We began to work the soil, cultivate crops and rear livestock. As we became better at this and perfected our techniques, we were able to harvest more and more calories from a set area of land, feeding and supporting larger and larger communities. We even found ways to utilise animals, and subsequently machines, to do most of the manual work for us, giving us increasingly more time to spend thinking and developing other ideas and interests.

Collaboration and improving the efficiency of harvesting calories has been the agricultural paradigm the world over ever since. In fact, we have become so proficient at producing digestible calories across the globalised world that there are currently more people suffering from the ill effects of obesity than from malnutrition. This is despite the exponential growth of our species from around 600 million people in 1700 to almost 8 billion people today. That is not to say that there are no issues with food supply across the world and it should be noted that the systems are not perfectly balanced between wealthy states and developing nations.
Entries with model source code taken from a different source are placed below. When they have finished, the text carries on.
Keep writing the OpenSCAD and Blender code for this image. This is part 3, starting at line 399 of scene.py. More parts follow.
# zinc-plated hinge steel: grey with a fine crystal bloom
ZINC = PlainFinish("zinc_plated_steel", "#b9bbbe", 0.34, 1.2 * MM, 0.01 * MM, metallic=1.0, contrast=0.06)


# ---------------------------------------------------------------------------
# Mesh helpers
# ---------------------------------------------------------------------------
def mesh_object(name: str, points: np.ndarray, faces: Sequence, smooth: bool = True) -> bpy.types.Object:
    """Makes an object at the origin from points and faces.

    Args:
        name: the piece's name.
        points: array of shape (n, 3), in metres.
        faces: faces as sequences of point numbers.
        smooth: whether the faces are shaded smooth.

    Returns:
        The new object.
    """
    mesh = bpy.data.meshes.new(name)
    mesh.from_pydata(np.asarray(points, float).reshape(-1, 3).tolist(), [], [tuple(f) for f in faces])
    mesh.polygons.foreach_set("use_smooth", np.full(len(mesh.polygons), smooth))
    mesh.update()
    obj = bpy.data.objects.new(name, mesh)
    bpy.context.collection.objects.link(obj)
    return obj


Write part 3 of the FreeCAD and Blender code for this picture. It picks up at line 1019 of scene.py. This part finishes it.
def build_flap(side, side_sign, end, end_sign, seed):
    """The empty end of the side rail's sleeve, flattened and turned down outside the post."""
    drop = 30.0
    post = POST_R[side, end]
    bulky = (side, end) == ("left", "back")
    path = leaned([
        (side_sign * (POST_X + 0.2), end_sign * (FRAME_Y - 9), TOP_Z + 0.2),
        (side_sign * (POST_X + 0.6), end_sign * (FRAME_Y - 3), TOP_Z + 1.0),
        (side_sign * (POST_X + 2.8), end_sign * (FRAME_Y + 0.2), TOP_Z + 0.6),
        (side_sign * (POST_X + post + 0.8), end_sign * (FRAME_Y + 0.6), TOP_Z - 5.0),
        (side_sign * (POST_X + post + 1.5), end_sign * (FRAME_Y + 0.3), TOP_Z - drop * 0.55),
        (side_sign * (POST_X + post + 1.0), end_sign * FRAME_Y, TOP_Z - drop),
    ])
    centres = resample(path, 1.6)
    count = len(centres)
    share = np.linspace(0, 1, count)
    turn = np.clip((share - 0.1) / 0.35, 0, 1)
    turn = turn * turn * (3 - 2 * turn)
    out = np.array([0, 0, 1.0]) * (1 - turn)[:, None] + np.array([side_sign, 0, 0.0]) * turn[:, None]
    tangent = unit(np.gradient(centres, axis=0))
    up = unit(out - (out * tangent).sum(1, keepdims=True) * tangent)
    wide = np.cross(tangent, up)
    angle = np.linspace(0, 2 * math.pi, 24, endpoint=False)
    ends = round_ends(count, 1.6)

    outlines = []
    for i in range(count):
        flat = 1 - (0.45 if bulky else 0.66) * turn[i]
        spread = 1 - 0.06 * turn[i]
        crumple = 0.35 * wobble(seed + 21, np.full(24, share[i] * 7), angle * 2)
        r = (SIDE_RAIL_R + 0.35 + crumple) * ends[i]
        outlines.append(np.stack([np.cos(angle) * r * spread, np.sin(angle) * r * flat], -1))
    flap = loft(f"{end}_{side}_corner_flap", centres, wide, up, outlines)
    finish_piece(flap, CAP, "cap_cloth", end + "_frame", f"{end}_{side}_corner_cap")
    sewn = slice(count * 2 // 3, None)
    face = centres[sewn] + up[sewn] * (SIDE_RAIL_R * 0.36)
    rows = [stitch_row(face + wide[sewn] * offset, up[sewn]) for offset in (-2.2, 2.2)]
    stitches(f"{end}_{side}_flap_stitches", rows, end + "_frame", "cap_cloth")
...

The vast majority of research and development in agriculture has long been focused on maximising the production of calories from sunlight, be that growing plants to eat ourselves or to feed the animals that we consume further down the chain. The rails of progress that we have journeyed along have increased yields and brought down the cost of production, but at what broader cost? Have these rails guiding our advancement also been an inverted rut that we have been unable to dismount, encouraging us to constantly produce more in the quest to sustain profitability?

There is an increasing global focus on the environment and climate change. We are starting to properly recognise and understand the effects of soil erosion, reducing biodiversity and greenhouse gas emissions, and more importantly, we are starting to want to address these issues.

We are seeing an increasing amount of land taken out of production of digestible calories and used instead to produce indigestible calories from sunlight, in the form of solar panels to produce “clean” electricity.

We are also seeing more research and development into the merits of alternative land uses or “ecosystem services” and their implementation. There are an increasing number of initiatives based around the storage of water to attenuate flooding and create biodiverse habitats, nitrate and phosphate sinks to protect and improve drinking water quality and the sequestration of carbon back into the land to try to rebalance the carbon cycle we all learnt about during our primary education – we seem to have finally realised that the cycle is more balanced if we replenish more of the carbon we extract from the land in the form of organic matter, oil, coal and gas rather than allow it to drift off into the atmosphere.

The changes in global dietary trends and focus on climate change, together with the change in national agricultural policy and the ageing demographic of the farming sector are forming a perfect storm, with the seas of change once again starting to swell.

It seems as though we will see an increase in adoption of alternative land uses as subsidy is redirected from food production to other “public goods” and other “ecosystem services” are better understood and properly valued. We may see Government backed initiatives to establish new markets for carbon, nitrate and phosphate credit trading and engaging the public with the countryside, be that in the form of leisure, tourism, or education. These things seem likely but are not certain.

One thing is certain, however, the need for collaboration will remain. Pooling thoughts, ideas, energy, enthusiasm, capital, and appetite for risk is what will seek out and harness the opportunities that present themselves over the coming decade as the landscape changes.

It is perhaps, therefore, a time for deep contemplation regarding the long-term positioning of the family business. It may be worth reflecting on what assets are at your disposal and to which of the broader collection of “ecosystem services” they lend themselves? What are your passions and, possibly more importantly, what are the passions of your successors? Should unsubsidised food production remain the primary activity, or is there greater value to be created by alternative means? Where food production is to remain at the forefront, will this be based on the model of perpetual need for improved efficiency for the commodity markets, or repositioning production to deliver to value focused niche markets? With whom will you collaborate and through which structures or arrangements? Will you be able to offer environmental offset to other farming or non-farming businesses, or will you be required to “buy in” offset from elsewhere?

There are, very deliberately, no suggestions given to the questions noted above, as it is my belief that what is required will be bespoke to each family and business. The intention of this article is not to try to explain what one should do, but what one should think about. I encourage you to follow up your initial thoughts with conversation with those whom you trust, to collaborate and explore collectively, to be curious of what emerges.